As mentioned in the previous post, our goal is to make this a standard among Cardano AMMs. If the majority of the AMMs would integrate this feature, even though the liquidity would be scattered between different platforms, the aggregated AMM oracle price feed would reflect a significant portion of the circulating token supply, thus leaving no room for manipulation.
At Cerra, we believe interoperability is the main concept, which should drive the DEFI ecosystem. Having the unique ability to easily share data and state between different smart contracts of different purposes, we can make certain use case implementation way easier, arriving at a decentralized infrastructure at the very end.

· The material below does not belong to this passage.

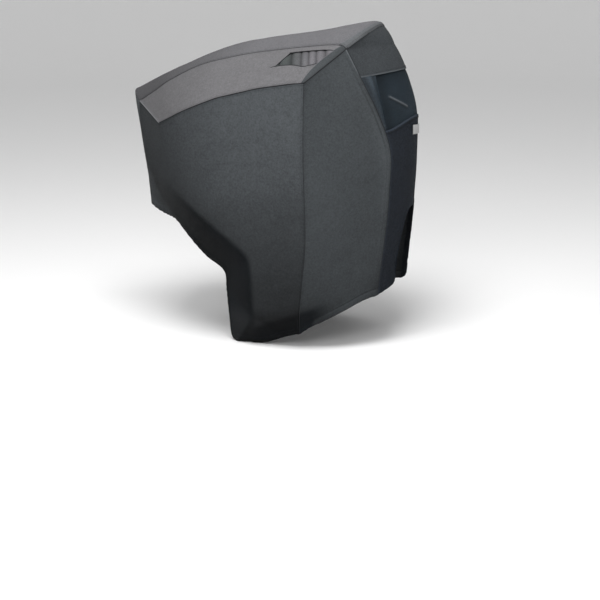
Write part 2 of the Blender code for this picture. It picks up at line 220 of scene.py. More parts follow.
def sweep(t, start, start_turn, end, end_turn):
    """A plan curve from start to end that leaves and arrives at the given turns from +X."""
    reach = np.hypot(end[0] - start[0], end[1] - start[1])
    return (eased(t, start[0], end[0], reach * math.cos(start_turn), reach * math.cos(end_turn)),
            eased(t, start[1], end[1], -reach * math.sin(start_turn), -reach * math.sin(end_turn)))


def beyond(distance):
    """A distance past a crease, eased to nothing before it."""
    return 0.5 * (distance + np.sqrt(distance ** 2 + CREASE_ROUND ** 2))


def creases(x, z):
    """How far x and z lie past the slanting crease, and how far below the crease at the foot."""
    run, fall = CREASE_KNEE[0] - CREASE_START[0], CREASE_START[1] - CREASE_KNEE[1]
    length = math.hypot(run, fall)
    under = -((x - CREASE_START[0]) * fall + (z - CREASE_START[1]) * run) / length
    ahead = CREASE_KNEE[0] - x
    both = 0.5 * (under + ahead - np.sqrt((under - ahead) ** 2 + CREASE_ROUND ** 2))
    foot = FOOT_CREASE[1] + FOOT_SLOPE * (x - FOOT_CREASE[0]) - z
    return both, foot


def tuck(x, z):
    """How far the creases of the front side panel turn the cloth in at x and z."""
    both, foot = creases(x, z)
    return np.maximum(FRONT_TUCK * beyond(both), FOOT_TUCK * beyond(foot) * ramp(x, *FOOT_FADE))


def wall(around, drop):
    """The wall's outer face on the port side. Around is 0 at the front centre, 1 at the side
    seam, 2 at the rear corner and 3 at the rear centre: a rounded bow, then a plan curve, then a
    cubic, each between its stations at that drop, less the tuck of the creases."""
    around, drop = np.broadcast_arrays(np.asarray(around, float), np.asarray(drop, float))
    front_x, seam_x, half, corner_x, corner_half, rear_x = (
        through(drop, PLAN["drop"], PLAN[name]) for name in list(PLAN)[1:])
    angle = np.clip(around, 0, 1) * math.pi / 2
    bow_x = seam_x - (seam_x - front_x) * np.cos(angle) ** (2 / BOW_POWER)
    bow_half = half * np.sin(angle) ** (2 / BOW_POWER)
    side_x, side_half = sweep(np.clip(around - 1, 0, 1), (seam_x, half), SIDE_TURN,
                              (corner_x, corner_half), CORNER_TURN)
    t = np.clip(around - 2, 0, 1)
    back_x = eased(t, corner_x, rear_x, corner_half / np.tan(REAR_TURN), 0)
    x = np.where(around <= 1, bow_x, np.where(around <= 2, side_x, back_x))
    half_width = np.where(around <= 1, bow_half,
                          np.where(around <= 2, side_half, corner_half * (1 - t)))
    half_width = half_width - tuck(x, -drop) * ramp(half_width, *TUCK_FADE)
    return np.stack((x, -half_width, -drop), axis=-1)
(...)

As a dApp developer on Cardano, Cerra’s team faced the very same problem other projects are facing. If your platform supports multiple assets, and a price metric is needed for smart contract to be executed properly, currently there are no viable decentralized solutions. Projects need to tackle this problem by rolling out their own semi-decentralized workarounds, or just consume the price in a centralized way. This is the reason why we came up with this solution in the first place, and it seems that we are solving the real world issue, as lack of CNT price feeds is one of the most challenging hurdles currently.
Summing up, we are not labeling this as an ‘oracle killer’ or anything like that. Oracles are an integral part of any blockchain, and they are not going anywhere. Apart from CNT prices, there are many use cases which can only be covered by the ‘traditional oracle’. For example, verifiable random functions, assets which are not native to the blockchain, etc.
Getting back on the definition of the word ‘oracle’, as we established previously, the main purpose of it is to bring trustless data to be accessible on-chain. In our opinion, how it is done in the background is irrelevant, as long as the result can be trusted unconditionally.
As our friends at Orcfax put it, “Let’s all call the same stuff by the same name”, which is a logic we cannot argue against. From now on, we are calling this feature ‘Decentralized AMM price feeds’.